Task prompt:
Please list all lines of the material below in which the string "object" occurs.

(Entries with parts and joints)
--- begin ---

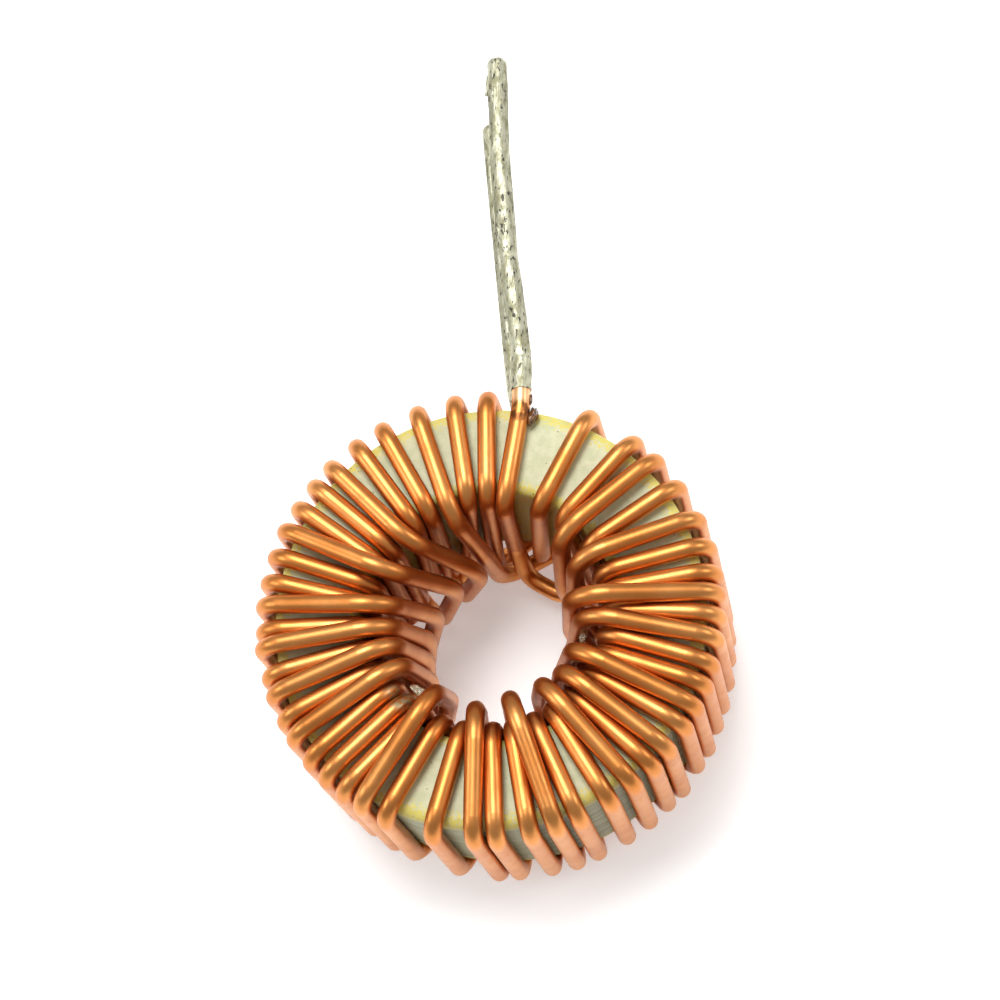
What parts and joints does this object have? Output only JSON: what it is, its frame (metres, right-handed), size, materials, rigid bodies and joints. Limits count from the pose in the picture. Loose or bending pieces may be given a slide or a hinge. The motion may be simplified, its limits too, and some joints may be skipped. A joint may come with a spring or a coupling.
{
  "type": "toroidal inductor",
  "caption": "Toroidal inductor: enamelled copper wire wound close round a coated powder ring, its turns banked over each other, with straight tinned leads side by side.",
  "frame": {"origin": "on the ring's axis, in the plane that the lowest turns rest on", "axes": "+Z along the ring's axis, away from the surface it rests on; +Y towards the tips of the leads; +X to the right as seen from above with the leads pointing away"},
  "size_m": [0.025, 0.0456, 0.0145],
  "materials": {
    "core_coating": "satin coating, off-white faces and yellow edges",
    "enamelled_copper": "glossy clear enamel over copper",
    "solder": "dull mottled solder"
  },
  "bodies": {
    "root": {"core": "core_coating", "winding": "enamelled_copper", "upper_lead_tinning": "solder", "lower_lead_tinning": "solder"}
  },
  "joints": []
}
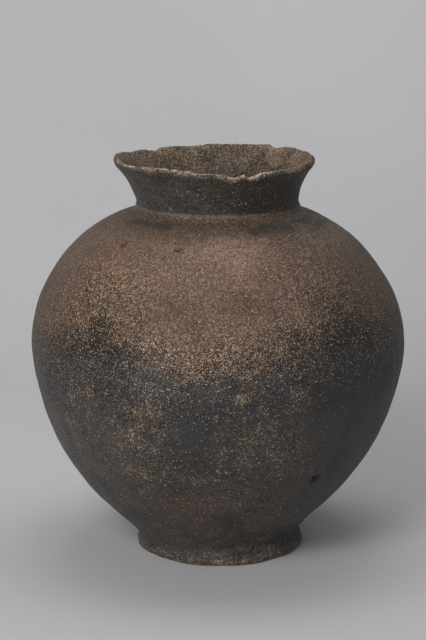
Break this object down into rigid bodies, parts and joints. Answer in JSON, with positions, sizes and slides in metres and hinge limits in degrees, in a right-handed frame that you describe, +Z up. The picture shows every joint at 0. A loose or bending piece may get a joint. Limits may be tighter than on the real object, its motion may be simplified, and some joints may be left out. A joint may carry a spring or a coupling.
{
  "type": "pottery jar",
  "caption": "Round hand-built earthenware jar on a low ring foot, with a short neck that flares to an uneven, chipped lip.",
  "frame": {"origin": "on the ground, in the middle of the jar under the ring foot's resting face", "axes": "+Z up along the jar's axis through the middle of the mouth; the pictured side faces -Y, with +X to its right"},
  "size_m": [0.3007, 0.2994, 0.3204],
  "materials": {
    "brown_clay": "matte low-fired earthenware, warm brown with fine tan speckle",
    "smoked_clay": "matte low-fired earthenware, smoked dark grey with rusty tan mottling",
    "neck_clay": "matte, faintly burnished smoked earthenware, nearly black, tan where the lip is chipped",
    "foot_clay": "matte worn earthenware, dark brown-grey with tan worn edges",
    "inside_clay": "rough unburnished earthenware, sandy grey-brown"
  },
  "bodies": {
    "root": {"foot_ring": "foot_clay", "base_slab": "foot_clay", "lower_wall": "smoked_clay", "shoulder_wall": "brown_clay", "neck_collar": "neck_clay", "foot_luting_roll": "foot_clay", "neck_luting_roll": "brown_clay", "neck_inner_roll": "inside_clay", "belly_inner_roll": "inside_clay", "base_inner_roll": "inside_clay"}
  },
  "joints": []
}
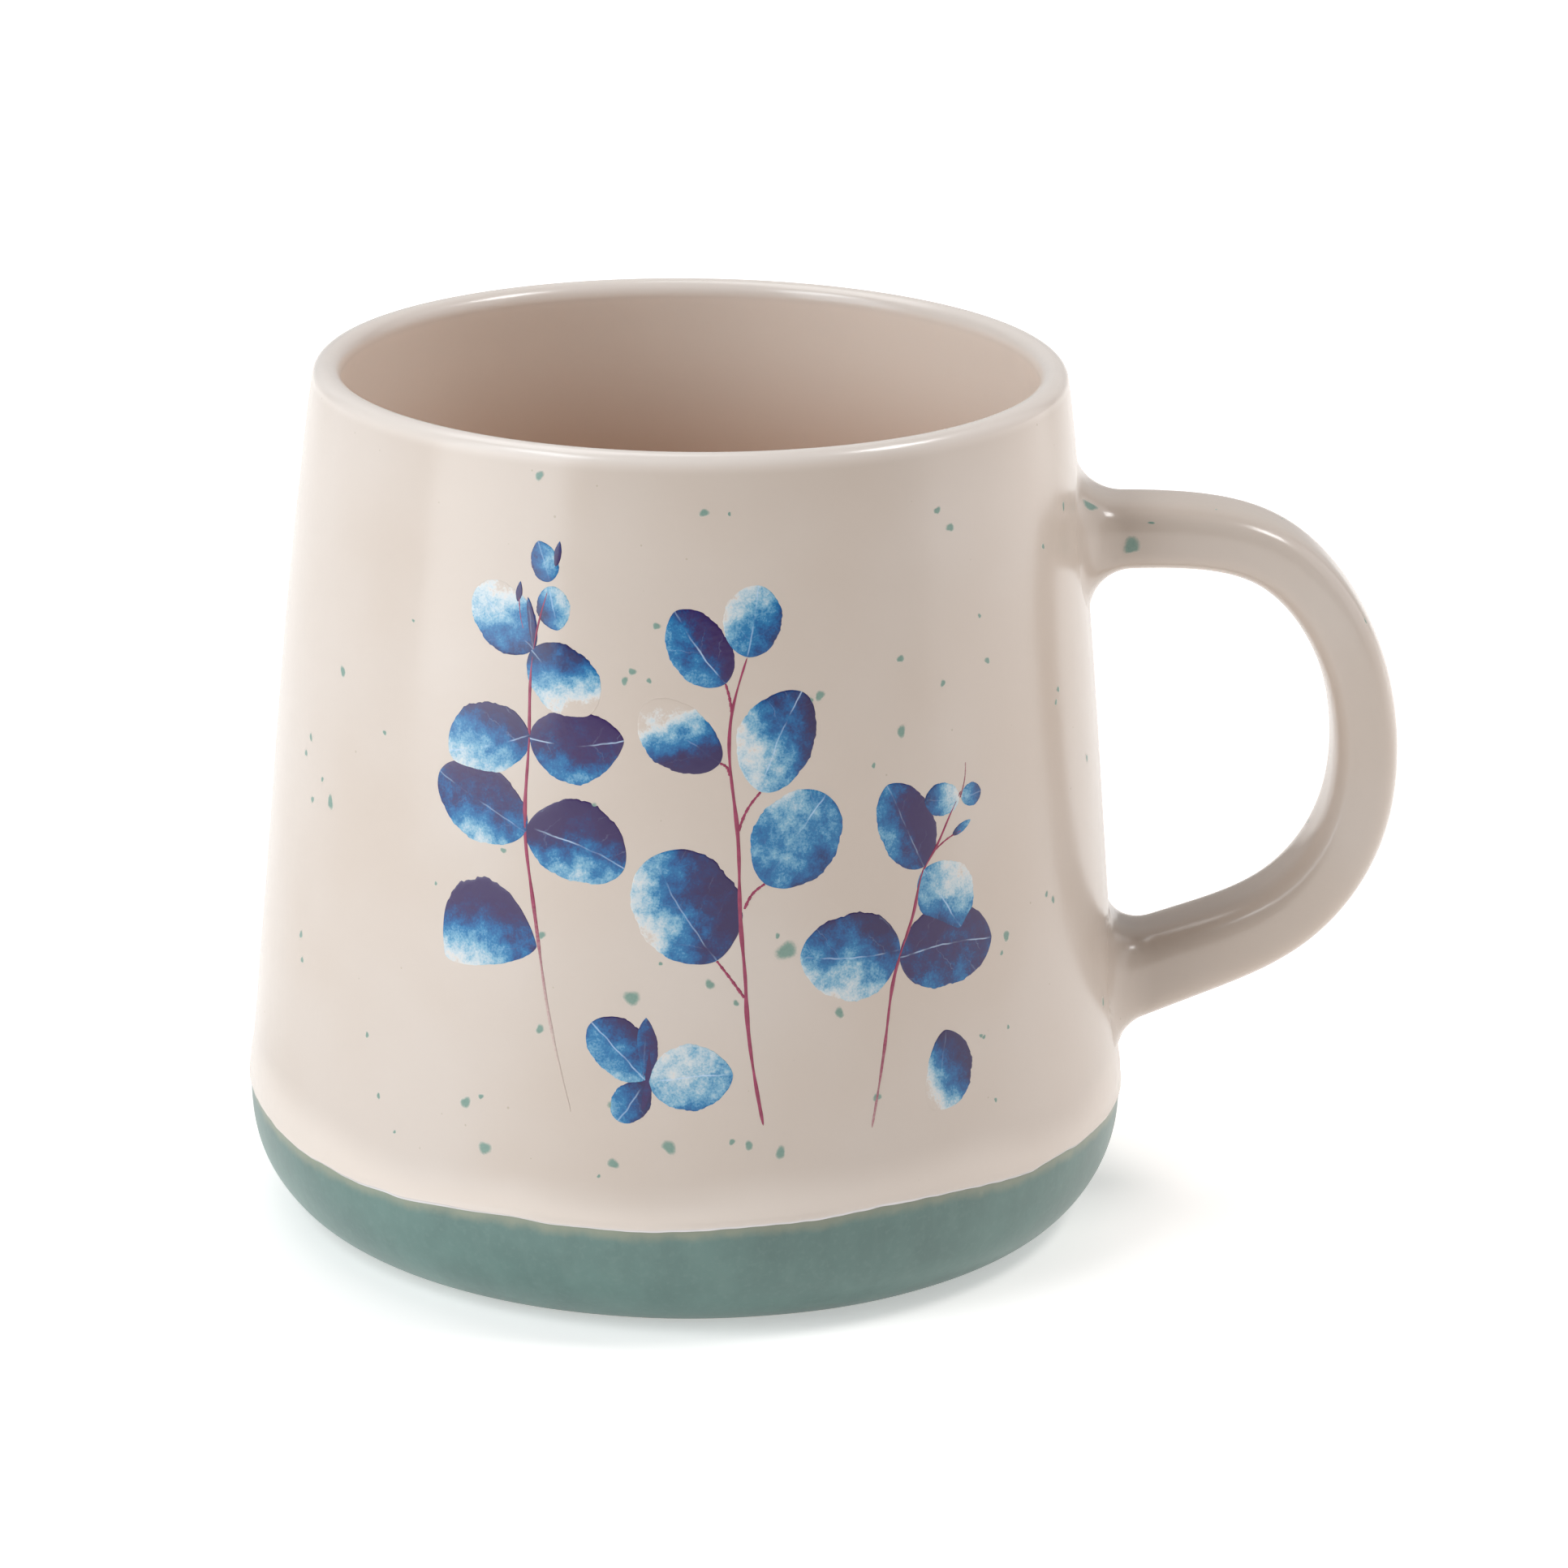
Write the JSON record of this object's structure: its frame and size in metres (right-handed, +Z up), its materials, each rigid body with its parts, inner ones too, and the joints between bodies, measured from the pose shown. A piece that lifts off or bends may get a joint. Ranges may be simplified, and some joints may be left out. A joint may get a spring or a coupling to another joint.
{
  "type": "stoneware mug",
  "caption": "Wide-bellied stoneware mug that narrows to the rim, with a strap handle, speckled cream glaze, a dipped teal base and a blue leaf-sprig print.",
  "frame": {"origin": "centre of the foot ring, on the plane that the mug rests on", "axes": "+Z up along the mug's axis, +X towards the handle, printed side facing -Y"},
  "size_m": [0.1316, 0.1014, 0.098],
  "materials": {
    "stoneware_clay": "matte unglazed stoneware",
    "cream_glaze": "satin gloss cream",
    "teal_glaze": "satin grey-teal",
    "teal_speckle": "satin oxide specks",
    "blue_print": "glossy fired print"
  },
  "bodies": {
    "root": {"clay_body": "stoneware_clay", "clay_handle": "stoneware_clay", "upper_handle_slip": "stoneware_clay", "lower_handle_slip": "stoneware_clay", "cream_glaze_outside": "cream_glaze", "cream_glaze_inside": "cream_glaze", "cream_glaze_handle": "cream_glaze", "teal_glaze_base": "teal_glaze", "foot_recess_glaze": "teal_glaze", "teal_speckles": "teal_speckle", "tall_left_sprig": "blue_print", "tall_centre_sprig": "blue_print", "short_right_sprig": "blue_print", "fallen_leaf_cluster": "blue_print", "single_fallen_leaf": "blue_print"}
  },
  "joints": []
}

--- end ---

Result for this exercise:
What parts and joints does this object have? Output only JSON: what it is, its frame (metres, right-handed), size, materials, rigid bodies and joints. Limits count from the pose in the picture. Loose or bending pieces may be given a slide or a hinge. The motion may be simplified, its limits too, and some joints may be skipped. A joint may come with a spring or a coupling.
Break this object down into rigid bodies, parts and joints. Answer in JSON, with positions, sizes and slides in metres and hinge limits in degrees, in a right-handed frame that you describe, +Z up. The picture shows every joint at 0. A loose or bending piece may get a joint. Limits may be tighter than on the real object, its motion may be simplified, and some joints may be left out. A joint may carry a spring or a coupling.
Write the JSON record of this object's structure: its frame and size in metres (right-handed, +Z up), its materials, each rigid body with its parts, inner ones too, and the joints between bodies, measured from the pose shown. A piece that lifts off or bends may get a joint. Ranges may be simplified, and some joints may be left out. A joint may get a spring or a coupling to another joint.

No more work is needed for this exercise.